第10章
But, though metaphysically defensible, this definition of the criterion of good government is not appropriate, because, though it contains the whole of the truth, it recalls only a part. What is suggested by the term Progress is the idea of moving onward, whereas the meaning of it here is quite as much the prevention of falling back. The very same social causes- the same beliefs, feelings, institutions, and practices- are as much required to prevent society from retrograding, as to produce a further advance. Were there no improvement to be hoped for, life would not be the less an unceasing struggle against causes of deterioration; as it even now is. Politics, as conceived by the ancients, consisted wholly in this. The natural tendency of men and their works was to degenerate, which tendency, however, by good institutions virtuously administered, it might be possible for an indefinite length of time to counteract. Though we no longer hold this opinion; though most men in the present age profess the contrary creed, believing that the tendency of things, on the whole, is towards improvement; we ought not to forget that there is an incessant and ever-flowing current of human affairs towards the worse, consisting of all the follies, all the vices, all the negligences, indolences, and supinenesses of mankind; which is only controlled, and kept from sweeping all before it, by the exertions which some persons constantly, and others by fits, put forth in the direction of good and worthy objects. It gives a very insufficient idea of the importance of the strivings which take place to improve and elevate human nature and life, to suppose that their chief value consists in the amount of actual improvement realised by their means, and that the consequence of their cessation would merely be that we should remain as we are. A very small diminution of those exertions would not only put a stop to improvement, but would turn the general tendency of things towards deterioration; which, once begun, would proceed with increasingly rapidity, and become more and more difficult to check, until it reached a state often seen in history, and in which many large portions of mankind even now grovel; when hardly anything short of superhuman power seems sufficient to turn the tide, and give a fresh commencement to the upward movement.

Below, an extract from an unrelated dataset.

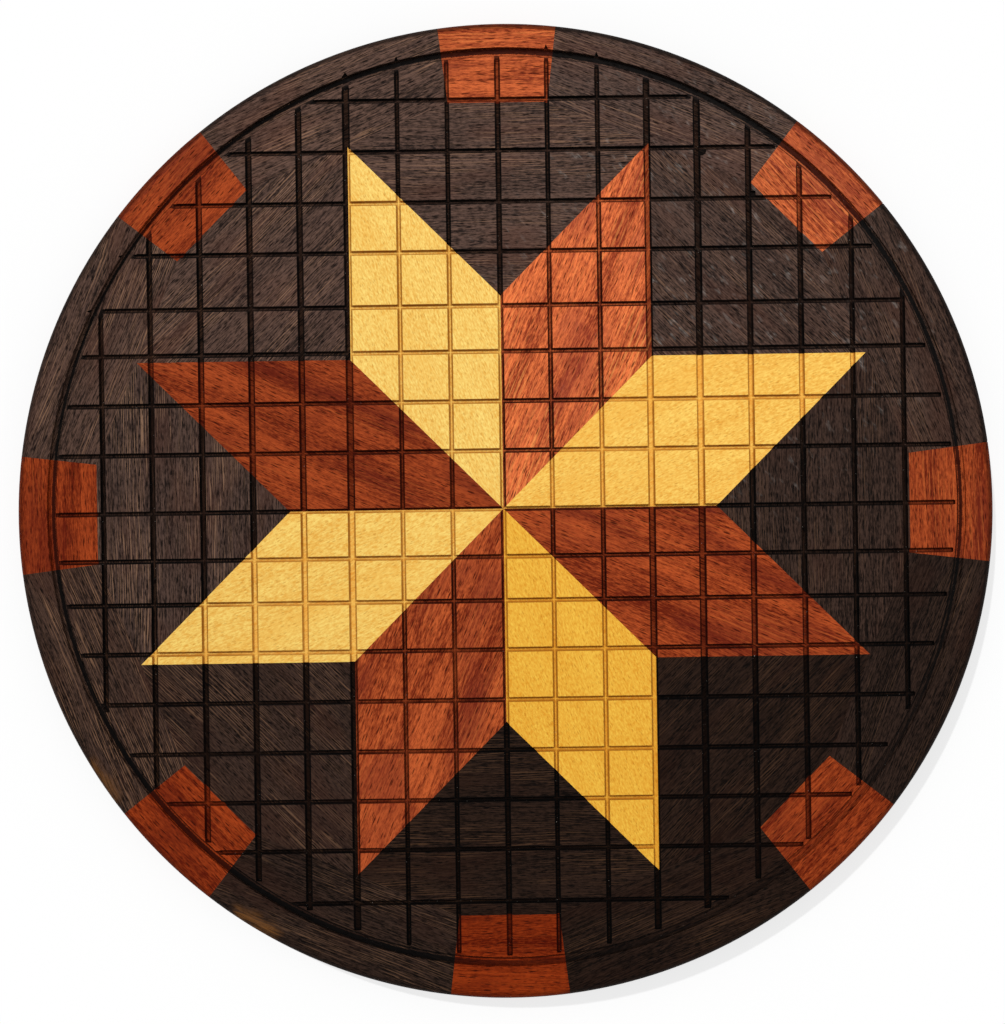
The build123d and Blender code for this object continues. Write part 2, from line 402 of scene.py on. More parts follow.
class RoutedCut(Effect):
    """Tells how near a point is to the wall of a groove, from the places of the grooves, and where painted
    shade and burn go.

    Attributes:
        skin: How far below the face a point counts as cut, in millimetres.
        below: How far below the deepest cut a point still counts as the face's, in millimetres.
        clear: How far outside every groove a cut counts as a slip of the cutter, in millimetres.
        rim_start: How far outside the ring groove's middle the rim starts, in millimetres.
        no_line: The distance that is given where no straight groove runs, in millimetres.
        slip_scorch_and_shade: How dark the slips are, with burn and painted shade in them.
        ring_less_shade: How much less painted shade the ring groove's floor gets than a column's, as a
            share.
        row_less_shade: The same for a row, which was cut in one pass.
    """

    skin = 0.15
    below = 0.6
    clear = 0.15
    rim_start = 11.0
    no_line = 40.0
    slip_scorch_and_shade = 0.9
    ring_less_shade = 0.75
    row_less_shade = 0.25

    def __init__(self, grid: RoutedGrid, top: float) -> None:
        """Builds the group.

        Args:
            grid: The grooves.
            top: Height of the playing face in millimetres.
        """
        outputs = {"Sunk": "Float", "Scorch": "Float", "Chipped": "Float"}
        super().__init__("routed_cut", {"Position": ("Vector", None)}, outputs)
        graph, position = self.graph, self.inputs["Position"]
        x, y, z = graph.apart(position)
        self.across = graph.minus(x, grid.ring_centre[0])
        self.up = graph.minus(y, grid.ring_centre[1])
        squares = graph.math("MULTIPLY_ADD", self.across, self.across, graph.times(self.up, self.up))
        self.radius = graph.math("SQRT", squares)
        self.torn = graph.noise(position, (0.8, 0.8, 0.8), 2.0, 0.6)
        out = graph.math("ABSOLUTE", graph.minus(self.radius, grid.ring_radius))
        ring_gap = graph.minus(out, grid.ring_width / 2)
        rows = tuple((distance, grid.cutter) for distance in grid.rows)
        column = self.line_gap(x, grid.centre[0], grid.pitch, grid.columns)
        row = self.line_gap(y, grid.centre[1], grid.pitch, rows)
        end = grid.ring_radius - grid.ring_width / 2
        outside = graph.fade(self.radius, end - 1.5, end - 0.5, 0.0, self.no_line)
        line_gap = graph.math("ADD", graph.math("MINIMUM", column, row), outside)
        gap = graph.math("MINIMUM", line_gap, ring_gap)
        inboard = graph.math("LESS_THAN", self.radius, grid.ring_radius + self.rim_start)
        routed = graph.math("GREATER_THAN", z, top - grid.deepest - self.below)
        cut = graph.times(graph.math("LESS_THAN", z, top - self.skin), routed, inboard)
        in_ring = graph.math("LESS_THAN", ring_gap, 0.05)
        # Painted shade and burn along the straight grooves' walls, darker in some stretches.
        uneven_darkening = graph.fade(graph.noise(position, (38.0, 38.0, 38.0), 2.0), 0.3, 0.62, 0.6, 1.0)
        lines = graph.times(self.line_scorch_and_shade(line_gap), uneven_darkening)
        # Painted shadow and burn in the ring groove.
        ring = graph.times(self.ring_shadow_and_burn(grid), in_ring)
        # Slips of the cutter: burn and painted shade in the recess.
        slips = graph.times(graph.math("GREATER_THAN", gap, self.clear), cut, self.slip_scorch_and_shade)
        face = graph.math("MAXIMUM", graph.math("MAXIMUM", lines, ring), slips)
        # Painted shade on the rounded edge, outside the grooves.
        rim = graph.times(self.rim_painted_shade(z, top), graph.minus(1.0, inboard))
        scorch_and_shade = graph.math("MAXIMUM", graph.times(face, routed), rim)
        # Painted shade on the groove floors, lighter in the ring groove and in the rows.
        ring_less_shade = graph.times(in_ring, self.ring_less_shade)
        row_less_shade = graph.times(graph.math("LESS_THAN", row, column), self.row_less_shade)
        darkened = graph.minus(1.0, graph.math("MAXIMUM", ring_less_shade, row_less_shade))
        edge = graph.fade(graph.math("ABSOLUTE", gap), 0.35, 0.0)
        chips = graph.times(edge, graph.fade(self.torn, 0.45, 0.62), graph.minus(routed, cut))
        self.give(Sunk=graph.times(cut, darkened), Scorch=scorch_and_shade, Chipped=chips)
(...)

These reasons make the word Progress as unapt as the terms Order and Permanence to become the basis for a classification of the requisites of a form of government. The fundamental antithesis which these words express does not lie in the things themselves, so much as in the types of human character which answer to them. There are, we know, some minds in which caution, and others in which boldness, predominates: in some, the desire to avoid imperilling what is already possessed is a stronger sentiment than that which prompts to improve the old and acquire new advantages; while there are others who lean the contrary way, and are more eager for future than careful of present good. The road to the ends of both is the same; but they are liable to wander from it in opposite directions. This consideration is of importance in composing the personnel of any political body: persons of both types ought to be included in it, that the tendencies of each may be tempered, in so far as they are excessive, by a due proportion of the other. There needs no express provision to ensure this object, provided care is taken to admit nothing inconsistent with it. The natural and spontaneous admixture of the old and the young, of those whose position and reputation are made and those who have them still to make, will in general sufficiently answer the purpose, if only this natural balance is not disturbed by artificial regulation.
Since the distinction most commonly adopted for the classification of social exigencies does not possess the properties needful for that use, we have to seek for some other leading distinction better adapted to the purpose. Such a distinction would seem to be indicated by the considerations to which I now proceed.
If we ask ourselves on what causes and conditions good government in all its senses, from the humblest to the most exalted, depends, we find that the principal of them, the one which transcends all others, is the qualities of the human beings composing the society over which the government is exercised.